In the end I didn’t get my computer back. They found out who did it, just hours after he boarded a boat for the mainland. That sucked. It also sucked that he wasn’t going to be persecuted, since it was too expensive and just not worth it.

However, I also didn’t lose much when it was all said and done. The only ‘irreplaceable’ was the SD chip from my GoPro, which had really cool footage of a moray eel we encountered earlier that day. The photos were all backed up (both on the chip & the laptop), but I hadn’t put the chip back in the GoPro – so both copies of those photos are long gone.

Furthermore, even though I lacked the foresight to password protect my computer, none of my financial information was compromised. It has been six months since the theft and I haven’t seen a single fraudulent charge appear on any of my accounts.

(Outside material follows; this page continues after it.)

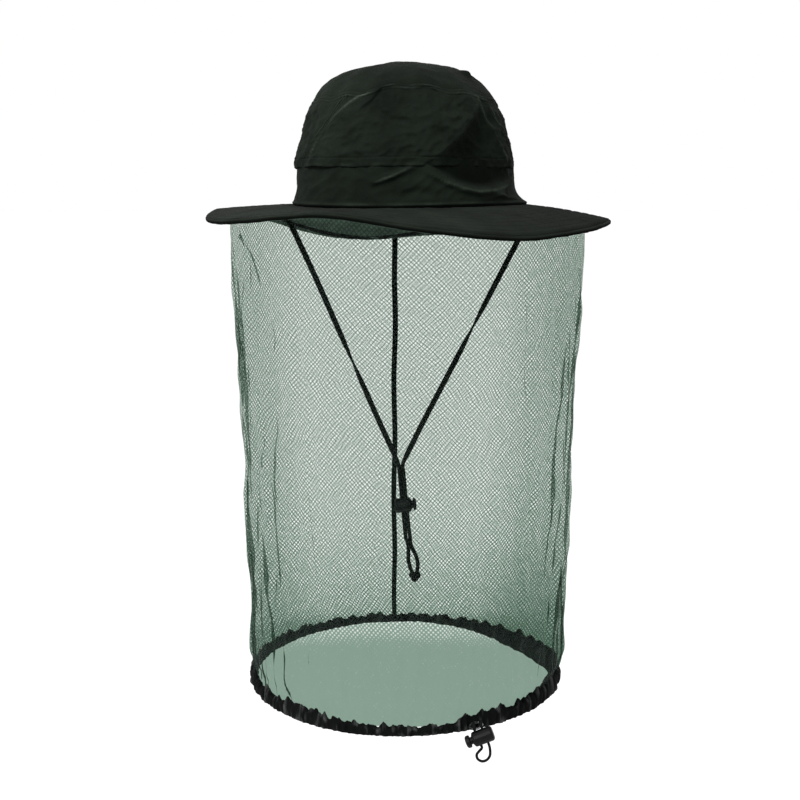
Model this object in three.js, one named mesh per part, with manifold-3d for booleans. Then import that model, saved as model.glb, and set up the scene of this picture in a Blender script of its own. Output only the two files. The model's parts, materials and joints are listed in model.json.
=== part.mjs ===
// A cloth sun hat with a hanging net: a veil that keeps bees and other insects off the face and neck.
// Millimetres, +Z up, the wearer looks along -Y. The origin is the centre of the head opening, in the
// plane where the crown meets the brim.
import * as THREE from 'three';
import { mergeVertices } from 'three/addons/utils/BufferGeometryUtils.js';
import Module from 'manifold-3d';

const wasm = await Module();
wasm.setup();

// ---- Driving dimensions -------------------------------------------------------------------------
const GAP = 0.35; // clearance between pieces that touch
const CLOTH = 1.1; // thickness of one sewn cloth layer
const STEPS = 36; // sides of every round ring

const HEAD_HALF_WIDTH = 88; // crown wall at the brim, half its left-right width
const HEAD_DEPTH_RATIO = 1.2; // a head is longer than it is wide
const HEAD_HALF_DEPTH = HEAD_HALF_WIDTH * HEAD_DEPTH_RATIO;

const CROWN_HEIGHT = 109;
const OVERHANG_HEIGHT = 31.5; // the upper crown's folded lower edge
const OVERHANG_HALF_WIDTH = 86;
const TOP_SEAM_HEIGHT = 78; // the seam round the top panel
const CROWN_TAPER = 0.25; // how much narrower the crown is at its top than at its overhang
const CROWN_ROUNDING = 6; // exponent of the dome: higher is squarer
const CROWN_TURN = 8; // degrees that the hat's seams are turned towards +X
const SEAM_HALF_ANGLE_TOP = 45; // side seams from the front line, at the top panel
const SEAM_HALF_ANGLE_LOW = 75; // and at the overhang

const BAND_TOP = 36; // the band is tucked up inside the overhang

const BRIM_WIDTH = 69;
const BRIM_MEAN_DROOP = 15.3; // how far the brim's edge hangs below the head opening
const BRIM_WAVES = [ // the edge rises and falls: waves round the brim, height, angle of the crest
  { count: 1, height: 7.9, crest: -120 },
  { count: 2, height: 7.8, crest: 8 },
  { count: 3, height: 4.0, crest: 68 },
  { count: 4, height: 2.7, crest: -90 },
];
const BRIM_DROOP_POWER = 1.5; // flat near the crown, steeper at the edge
const BINDING_FOLD = 7; // how far the edge binding laps over each side of the brim
const INTERLINING = 1.0;
const PLY_OFFSET = INTERLINING / 2 + GAP + CLOTH / 2; // a ply's middle from the brim's middle

const NET_TOP_INSET = 50; // the net's top seam, outwards from the head opening
const NET_WALL = 0.8;
const NET_BEND = 0.94; // below this share of its length the net draws in to the hem
const TAPE_HALF_WIDTH = 4; // the tape that holds the net's top edge under the brim
const TAPE_THICK = 1.0;
const NET_CASING = 0.98; // and from here it is inside the hem casing
const NET_LOW_RADIUS = 128.8; // just above the hem
const NET_LOW_HEIGHT = -358;

const HEM_RADIUS = 123.5;
const HEM_TOP = -372;
const HEM_BOTTOM = -381.5;
const HEM_CORD = 2.0; // diameter of the elastic drawcord
const HEM_CORD_HEIGHT = -377;

const CHIN_CORD = 2.6; // diameter of the round tube that the flat chin cord fits in

// ---- Helpers ------------------------------------------------------------------------------------
const veil = new THREE.Group();
const vec = (x, y, z) => new THREE.Vector3(x, y, z);
const radians = THREE.MathUtils.degToRad;

const finish = {
  crown: { color: 0x1f261f, roughness: 0.85 },
  brim: { color: 0x272e26, roughness: 0.85 },
  lining: { color: 0x30382f, roughness: 0.9 },
  net: { color: 0x86a696, roughness: 0.8 },
  black: { color: 0x161a17, roughness: 0.8 },
  plastic: { color: 0x131514, roughness: 0.4 },
  steel: { color: 0xb4b6b8, roughness: 0.35, metalness: 1 },
};

function add(name, geometry, look) {
  const mesh = new THREE.Mesh(geometry, new THREE.MeshStandardMaterial(look));
  mesh.name = name;
  veil.add(mesh);
  return mesh;
}

// Gives an indexed geometry from points and triangles, with its faces turned outwards.
function closedSolid(points, triangles) {
  const geometry = new THREE.BufferGeometry().setFromPoints(points);
  let volume = 0;
  for (const [a, b, c] of triangles) {
    volume += points[a].dot(vec(0, 0, 0).crossVectors(points[b], points[c]));
  }
  const outward = volume > 0 ? triangles : triangles.map(([a, b, c]) => [a, c, b]);
  geometry.setIndex(outward.flat());
  geometry.computeVertexNormals();
  return geometry;
}

// Two triangles for a quad with corners a, b on one section and c, d on the next. The second half of
// a section is its other face in reverse, so its diagonals are swapped to lie under the first half's.
function quad([a, b, c, d], swapped) {
  return swapped ? [[a, c, d], [a, d, b]] : [[a, c, b], [b, c, d]];
}

// A closed ring: section(angle) gives the same number of points, in order, at every angle.
function ringSolid(section, steps = STEPS) {
  const points = [];
  const triangles = [];
  for (let i = 0; i < steps; i++) points.push(...section((2 * Math.PI * i) / steps));
  const around = points.length / steps;
  for (let i = 0; i < steps; i++) {
    for (let j = 0; j < around; j++) {
      const a = i * around + j;
      const b = i * around + ((j + 1) % around);
      const c = ((i + 1) % steps) * around + j;
      const d = ((i + 1) % steps) * around + ((j + 1) % around);
      triangles.push(...quad([a, b, c, d], j >= around / 2));
    }
  }
  return closedSolid(points, triangles);
}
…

Maybe I’m a bit relaxed about this whole ordeal. It was an annoyance and inconvenient. It cost me money and time. But I’ve been travelling for over ten years now in all sorts of ‘dangerous’ places, and this is the first item I’ve ever had stolen. After what I would estimate as well over 1,000 days on the road, those are perfectly acceptable odds to me. So what did I learn?  Be prepared, and keep on keepin’ on!